The Beloit College Mind Set List of the entering freshmen (Internet generation) and Beloit College Mind Set List of Faculty Members Born Before 1980 each identifies the gaping hole in the thinking and way of life between these two generations. The college freshmen of today have always known a place to find the answers to all to the questions: “Google”, unlike those faculty members who had to go through piles of encyclopedias and books to squeeze out an answer.


For today’s freshmen, the days of gender and racial inequality have never existed, one could always surf the Internet to download music for free, people always read their news online, and no one bought the printed version.


Faculty members scratch their heads trying to understand the relevance of the E- Channel, the appeal of Kardashians, and the reality show programs depicting people living their worthless lives.

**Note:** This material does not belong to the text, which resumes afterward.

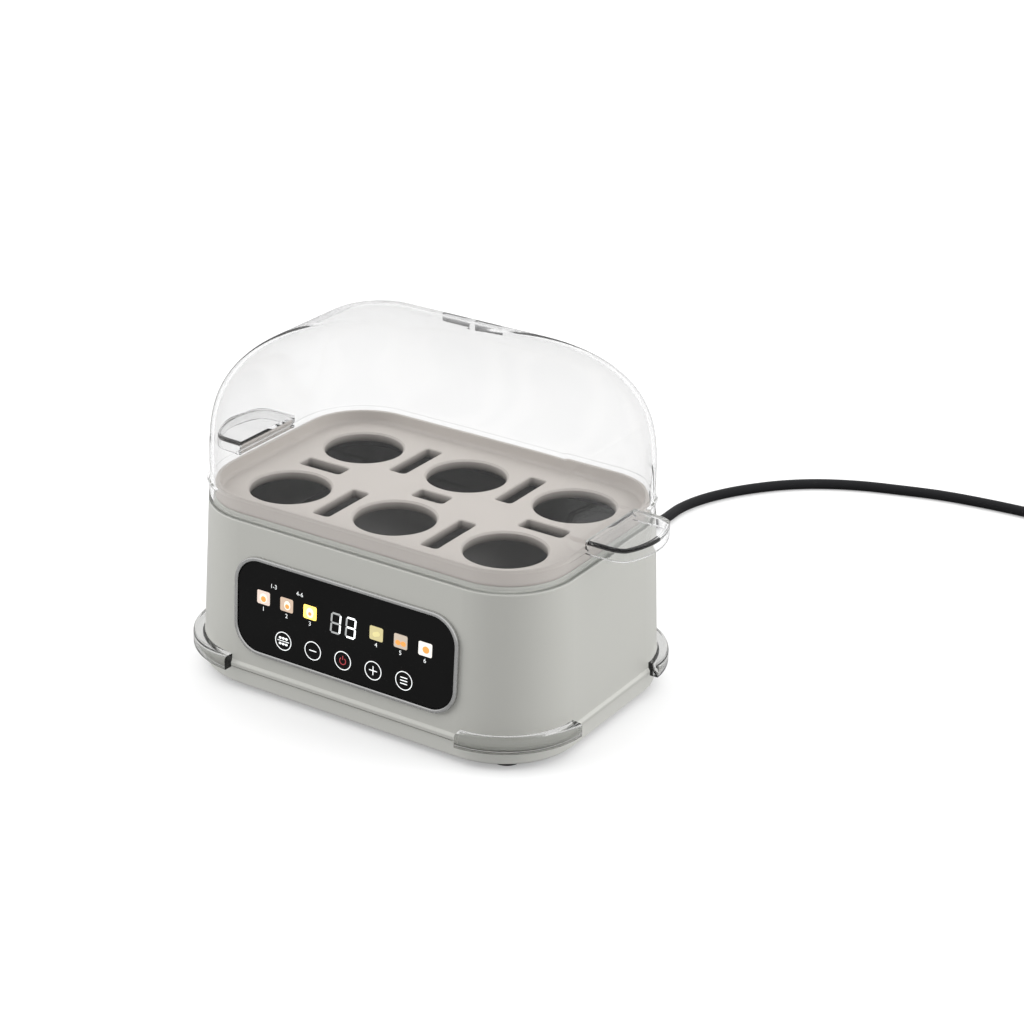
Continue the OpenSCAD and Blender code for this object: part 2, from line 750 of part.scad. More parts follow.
plug_x = coil_x + coil_r + cord_d / 2;
plug_y = coil_y + 31;
plug_w = 47;
plug_l = 44;
plug_t = 17;
pin_spacing = 22.2;
pin_t = 4;

module plug_body() {
  color(c_black) translate([plug_x, plug_y, 0]) difference() {
    union() {
      translate([0, plug_l / 2, 0]) around_plug();
      translate([0, -16, plug_t / 2]) rotate([-90, 0, 0])
        cylinder(r1 = cord_d / 2 + 1, r2 = 7, h = 20);
    }
    translate([0, -17, plug_t / 2]) rotate([-90, 0, 0]) cylinder(r = cord_d / 2 + 0.05, h = 14);
  }
}

module around_plug() {
  rounded_plate(plug_w, plug_l, 9, 1.5, plug_t);
  rounded_plate(plug_w - 3, plug_l - 3, 7.5, 0, 1.5);
}

module plug_pins() {
  color(c_brass) translate([plug_x, plug_y + 14, plug_t]) {
    for (s = [-1, 1]) translate([s * pin_spacing / 2 - 3.2, -pin_t / 2, 0]) cube([6.4, pin_t, 17.7]);
    translate([-pin_t / 2, pin_spacing - 4 - pin_t / 2, 0]) cube([pin_t, 8, 22.7]);
  }
}

// ---------- tray ----------

slot_y = 32.5;
slot_corner = 2;
slot_rim = 1.2;
outer_slot_x = 66.3;
rim_lean = 0.3;
dish_bend = 2;
tray_lip_h = 2.6;

module egg_hole_places() {
  for (i = [-1:1], s = [-1, 1]) translate([i * egg_pitch_x, s * egg_pitch_y / 2, 0]) children();
}

// All seven steam slots, grown all round by a rim, from z0 up
module steam_slots(rim, z0, h) {
  for (i = [-1, 1], s = [-1, 1])
    translate([i * egg_pitch_x / 2, s * slot_y, 0]) rotate([0, 0, 90])
      straight_slot(steam_slot_l + 2 * rim, steam_slot_w + 2 * rim, slot_corner + rim, z0, h);
  for (i = [-1:1])
    translate([i * outer_slot_x, 0, 0])
      straight_slot((i == 0 ? middle_slot_l : outer_slot_l) + 2 * rim, steam_slot_w + 2 * rim,
                    slot_corner + rim, z0, h);
}

// A dish that stands on the neck, with a locating lip inside the neck
module egg_tray() {
  floor_z = tray_floor_z;
  collar_z = floor_z - collar_h;
  wall = neck_inset + rim_lean + tray_wall;
  color(c_tray) difference() {
    union() {
      around([
        [neck_inset, neck_top], [tray_lip_in, neck_top], [tray_lip_in + 0.3, neck_top - tray_lip_h],
        [tray_lip_in + tray_wall, neck_top - tray_lip_h], [tray_lip_in + tray_wall, neck_top],
        [corner_r, neck_top], [corner_r, floor_z], [wall + 0.6 + dish_bend, floor_z],
        [wall + 0.6, floor_z + dish_bend], [wall, tray_rim_z],
        [neck_inset + rim_lean, tray_rim_z]
      ]);
      translate([-corner_x, -corner_y, neck_top]) cube([2 * corner_x, 2 * corner_y, tray_wall]);
      egg_hole_places() translate([0, 0, collar_z])
        cylinder(r = egg_hole_r + 1.6, h = collar_h - tray_wall / 2);
      steam_slots(slot_rim, collar_z, collar_h - tray_wall / 2);
    }
    egg_hole_places() {
      translate([0, 0, collar_z - 1]) cylinder(r = egg_hole_r, h = collar_h + 2);
      translate([0, 0, floor_z - 1]) cylinder(r1 = egg_hole_r, r2 = egg_hole_r + 1, h = 1.01);
    }
    steam_slots(0, collar_z - 1, collar_h + 2);
  }
}

// ---------- lid ----------

// Where the skirt ends and the rounded dome begins
spring_z = shoulder_z + 13.9;
spring_x = housing_w / 2 - draft - 0.6;
spring_y = housing_d / 2 - draft - 1.1;
spring_r = corner_r - draft - 0.7;
// How square the dome is: up its side, along its width and along its depth
rise_power = 3.4;
width_power = 2.47;
depth_power = 1.94;
radius_power = 2.12;
dome_rings = 17;
arc_steps = 10;
bead_z = shoulder_z + 10.8;

// One level of the dome, from 0 at its foot to 1 at its crown: height, half width, half depth, radius
function dome_level(t, inset) =
  let (m = max(1 - pow(t, rise_power), 0), top = crown_z - spring_z - inset)
  [spring_z + top * t, (spring_x - inset) * pow(m, 1 / width_power),
   (spring_y - inset) * pow(m, 1 / depth_power), (spring_r - inset) * pow(m, 1 / radius_power)];
function dome_levels(inset) = concat(
  [[shoulder_z, housing_w / 2 - draft - inset, housing_d / 2 - draft - inset,
    corner_r - draft - inset]],
  [for (i = [0:dome_rings]) dome_level(1 - pow(1 - i / (dome_rings + 1), 2), inset)]);

// The points of one rounded rectangle
function ring_points(level) =
  let (hx = level[1], hy = level[2], r = min(level[3], level[1], level[2]))
  [for (q = [0:3], k = [0:arc_steps])
    let (a = 90 * q + 90 * k / arc_steps, sx = (q == 0 || q == 3) ? 1 : -1, sy = q < 2 ? 1 : -1)
    [sx * (hx - r) + r * cos(a), sy * (hy - r) + r * sin(a), level[0]]];

// A thin shell between an outer and an inner stack of rounded rectangles, open at its foot
module domed_shell(outer, inner) {
  n = 4 * (arc_steps + 1);
  m = len(outer);
  points = concat([for (level = outer) each ring_points(level)],
                  [for (level = inner) each ring_points(level)]);
  polyhedron(points, concat(
    [for (i = [0:m - 2], k = [0:n - 1], half = [0, 1])
      let (a = i * n + k, b = i * n + (k + 1) % n) half == 0 ? [a, a + n, b + n] : [a, b + n, b]],
    [for (i = [0:m - 2], k = [0:n - 1], half = [0, 1])
      let (a = (m + i) * n + k, b = (m + i) * n + (k + 1) % n)
      half == 0 ? [a, b + n, a + n] : [a, b, b + n]],
    [for (k = [0:n - 1], half = [0, 1])
      let (a = k, b = (k + 1) % n) half == 0 ? [a, b, m * n + b] : [a, m * n + b, m * n + a]],
    [[for (k = [n - 1:-1:0]) (m - 1) * n + k]],
    [[for (k = [0:n - 1]) (2 * m - 1) * n + k]]
  ));
}

handle_z = shoulder_z + 16;
handle_root = spring_x - lid_wall / 2;

// A handle's plan: straight sides, round corners and a slightly curved tip, reduced by inset
module handle_plan(inset, z0, h) {
  half = handle_half_w - inset;
  tip = handle_reach - inset;
  r = handle_corner_r - inset;
  intersection() {
    translate([handle_reach - handle_tip_r, 0, z0]) cylinder(r = handle_tip_r - inset, h = h);
    union() {
      translate([handle_root, -half, z0]) cube([tip - r - handle_root, 2 * half, h]);
      translate([handle_root, r - half, z0]) cube([tip - handle_root, 2 * (half - r), h]);
      for (s = [-1, 1]) translate([tip - r, s * (half - r), z0]) cylinder(r = r, h = h);
    }
  }
}

module handle() {
  difference() {
    handle_plan(0, handle_z - handle_h, handle_h);
    translate([0, 0, -handle_t]) intersection() {
      handle_plan(handle_t, handle_z - handle_h - 1, handle_h + 1);
      translate([handle_root + 1.4, -handle_half_w, handle_z - handle_h - 1])
        cube([handle_reach, 2 * handle_half_w, handle_h + 1]);
    }
  }
}

vent_y = 34.6;
vent_drop = 24;

module lid() {
  color(c_clear) difference() {
    union() {
      domed_shell(dome_levels(0), dome_levels(lid_wall));
      around([[-bead_t + 0.6, bead_z - 0.8], [0.9, bead_z - 0.8], [0.9, bead_z + 0.8],
              [-bead_t + 0.6, bead_z + 0.8]],
             2 * spring_x, 2 * spring_y, spring_r);
      for (side = [0, 180]) rotate([0, 0, side]) handle();
    }
    for (s = [-1, 1]) translate([s * vent_pitch / 2, vent_y, 0])
      slot(vent_l, vent_w, crown_z - vent_drop, vent_drop + 5);
  }
}

// ---------- drawing ----------

base_plate();
rubber_feet();
base_screws();
housing_shell();
front_left_guard();
front_right_guard();
rear_left_guard();
rear_right_guard();
display_bezel();
display_glass();
display_carrier();
carrier_screws();
touch_board();
touch_pads();
digit_module();
icon_light_boxes();
power_board();
power_relay();
filter_capacitor();
terminal_block();
board_screws();
heating_pan();
pan_seal();
heating_element();
element_terminals();
heat_shield();
shield_studs();
thermostat();
thermostat_clip();
thermal_fuse();
strain_relief();
cord_clamp();
clamp_screws();
power_cord();
cord_coil();
plug_body();
plug_pins();
egg_tray();
lid();
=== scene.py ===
# %% [markdown]
# # An egg cooker, piece by piece
# This lesson dresses an egg cooker that is already made as solids: a drafted housing with a touch
# display, a tray with six egg holes, a clear domed lid and a mains cord. Each step says what a
# piece is on the real product, how it could be made, and why one way was chosen.

# %% Load the frame and note its box
import json
import math
from contextlib import contextmanager

import bmesh
import bpy
import numpy as np
from mathutils import Matrix, Vector
from mathutils.geometry import delaunay_2d_cdt


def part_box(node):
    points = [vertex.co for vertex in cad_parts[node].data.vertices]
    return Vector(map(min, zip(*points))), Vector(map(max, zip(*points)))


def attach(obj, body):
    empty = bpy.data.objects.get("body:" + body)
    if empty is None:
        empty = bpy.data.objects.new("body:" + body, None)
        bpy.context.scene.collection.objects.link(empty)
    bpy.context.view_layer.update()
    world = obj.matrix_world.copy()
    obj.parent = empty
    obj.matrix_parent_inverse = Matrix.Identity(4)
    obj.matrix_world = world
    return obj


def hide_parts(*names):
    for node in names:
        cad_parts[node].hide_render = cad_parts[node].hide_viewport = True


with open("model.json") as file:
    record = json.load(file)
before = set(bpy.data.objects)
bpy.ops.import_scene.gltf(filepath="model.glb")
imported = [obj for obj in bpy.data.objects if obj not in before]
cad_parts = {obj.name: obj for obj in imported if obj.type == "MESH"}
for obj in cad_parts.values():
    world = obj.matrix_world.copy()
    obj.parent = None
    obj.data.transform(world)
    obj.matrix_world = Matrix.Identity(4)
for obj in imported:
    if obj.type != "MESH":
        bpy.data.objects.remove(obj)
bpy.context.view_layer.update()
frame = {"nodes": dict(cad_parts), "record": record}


def placed(name, data):
    """A new object that shows this data, linked into the scene."""
    thing = bpy.data.objects.new(name, data)
    bpy.context.scene.collection.objects.link(thing)
    return thing


# %% [markdown]
# ## Driving sizes
# Sizes are in millimetres, and become metres only when a mesh is made. The housing's outline is
# read from the frame. The rest are wall thicknesses and radii that the solids share.

# %% The sizes that the pieces share
MM = 0.001
low, high = (np.array(corner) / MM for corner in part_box("housing_shell"))
foot_step, step_h = 0.8, 3.5
housing_w, housing_d = high[0] - low[0] - 2 * foot_step, high[1] - low[1] - 2 * foot_step
seam_z, neck_top = low[2], high[2]
step_z = seam_z + step_h
corner_r, draft, shoulder_z = 41.0, 3.9, neck_top - 2.3
housing_wall, neck_wall = 2.6, 2.2
lid_wall, lid_gap = 2.2, 1.2
neck_inset = draft + lid_wall + lid_gap
slope = draft / (shoulder_z - seam_z)
draft_angle = math.atan(slope)
print(f"housing {housing_w:.1f} x {housing_d:.1f} mm, from {seam_z:.1f} up to {shoulder_z:.1f}")


def lean(z):
    """How far the wall has leaned in at height z: the slope times the height above the seam."""
    return slope * (z - seam_z)


# %% [markdown]
# ## The camera
# The camera stands to the right of the front and looks slightly down with a long lens, turned by
# about a degree. The point it looks at, two angles and a distance describe it, because those are
# the numbers one would use when placing a tripod.

# %% Place the camera
camera_aim, camera_distance = Vector((47.4, 0.0, 99.6)) * MM, 1242.4 * MM
camera_azimuth, camera_elevation, camera_roll = 32.12, 24.1, 1.4
camera = placed("camera", bpy.data.cameras.new("camera"))
camera.data.lens, camera.data.sensor_width = 89.39, 36.0
tripod = Matrix.Identity(3)
for degrees, axis in ((camera_azimuth, "Z"), (90 - camera_elevation, "X"), (camera_roll, "Z")):
    tripod @= Matrix.Rotation(math.radians(degrees), 3, axis)
camera.matrix_world = tripod.to_4x4()
camera.location = camera_aim + tripod.col[2] * camera_distance
bpy.context.scene.camera = camera
print("camera at", [round(c, 3) for c in camera.location])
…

Faculty members also vividly remember the days when C was the average grade students received in courses, because it represented an ancient concept called “satisfactory”.

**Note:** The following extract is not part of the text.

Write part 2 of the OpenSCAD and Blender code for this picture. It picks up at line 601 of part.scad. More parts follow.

It might surprise freshmen who have always seen American tax forms available in Spanish, always gone school with classmates named Mohammed and Jesus and always seen “The Rocky Horror Picture Show” on television to hear faculty members say that "Amazon" once only referred to the largest river on the planet, that they only read books in libraries and never used them as restaurants to Facebook from, and that Russia was once ruled by communists who were the biggest threat to the United States. In the past public schools did not have space available for advertising, nor could people buy nearly anything from just the couches at their house.


“Altar girls? They never have been a big deal” might be the typical response one can expect from these freshmen. Playing games has always included annihilating the enemy soldiers with anything from a pistol to a RPG in Call of Duty. To play basketball or football freshmen don't necessarily need to go outside. To make friends, they don’t have to meet and talk with that person face-to-face. They can always send friend requests using Facebook.

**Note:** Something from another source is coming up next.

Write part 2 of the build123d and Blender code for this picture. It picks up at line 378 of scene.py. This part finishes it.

Coffee used to be made by a person at his home every morning not just bought down the street at Starbucks. Entering freshmen have always broken up with their partners via texting. They have always seen women kissing other women on television. They grew up in a world where they believe nurses have always been in short supply.


Faculty members born before 1980 remember a world in which people lived entire days without access to bottled water while for the entering freshmen life has always been very different from that of their professors.